▶ Dataset excerpt
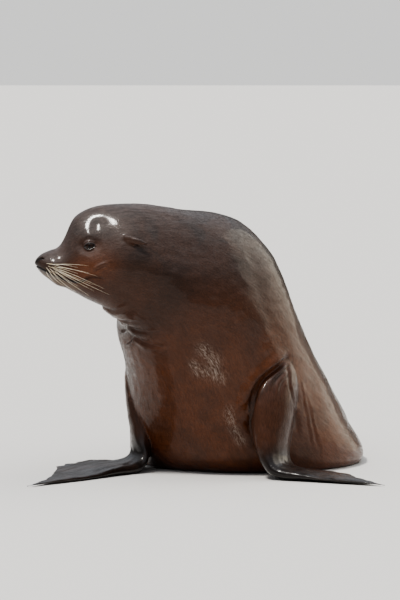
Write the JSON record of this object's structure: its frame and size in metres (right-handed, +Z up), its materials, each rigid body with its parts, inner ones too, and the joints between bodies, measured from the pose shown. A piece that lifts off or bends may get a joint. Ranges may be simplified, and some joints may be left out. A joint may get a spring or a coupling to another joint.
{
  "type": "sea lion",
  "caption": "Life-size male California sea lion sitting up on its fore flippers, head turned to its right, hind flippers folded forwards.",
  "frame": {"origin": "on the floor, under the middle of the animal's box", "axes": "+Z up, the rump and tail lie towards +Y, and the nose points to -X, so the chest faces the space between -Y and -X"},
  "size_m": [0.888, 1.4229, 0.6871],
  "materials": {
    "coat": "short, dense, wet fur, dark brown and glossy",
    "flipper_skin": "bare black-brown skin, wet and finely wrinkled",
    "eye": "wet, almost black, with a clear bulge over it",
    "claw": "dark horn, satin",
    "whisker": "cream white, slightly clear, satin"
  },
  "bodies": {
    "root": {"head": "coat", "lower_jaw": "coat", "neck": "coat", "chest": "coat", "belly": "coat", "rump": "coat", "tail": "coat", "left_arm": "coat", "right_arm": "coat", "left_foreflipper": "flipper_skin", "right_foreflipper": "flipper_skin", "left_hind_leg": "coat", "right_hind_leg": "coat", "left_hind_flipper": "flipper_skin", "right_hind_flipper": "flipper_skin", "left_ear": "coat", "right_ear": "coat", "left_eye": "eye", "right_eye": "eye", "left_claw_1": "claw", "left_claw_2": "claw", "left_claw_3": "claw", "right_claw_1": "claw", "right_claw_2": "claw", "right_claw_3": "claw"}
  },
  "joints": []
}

▶ Direction
All lines holding the word "joints" should be picked out and copied.

▶ Solved problem
Write the JSON record of this object's structure: its frame and size in metres (right-handed, +Z up), its materials, each rigid body with its parts, inner ones too, and the joints between bodies, measured from the pose shown. A piece that lifts off or bends may get a joint. Ranges may be simplified, and some joints may be left out. A joint may get a spring or a coupling to another joint.
  "joints": []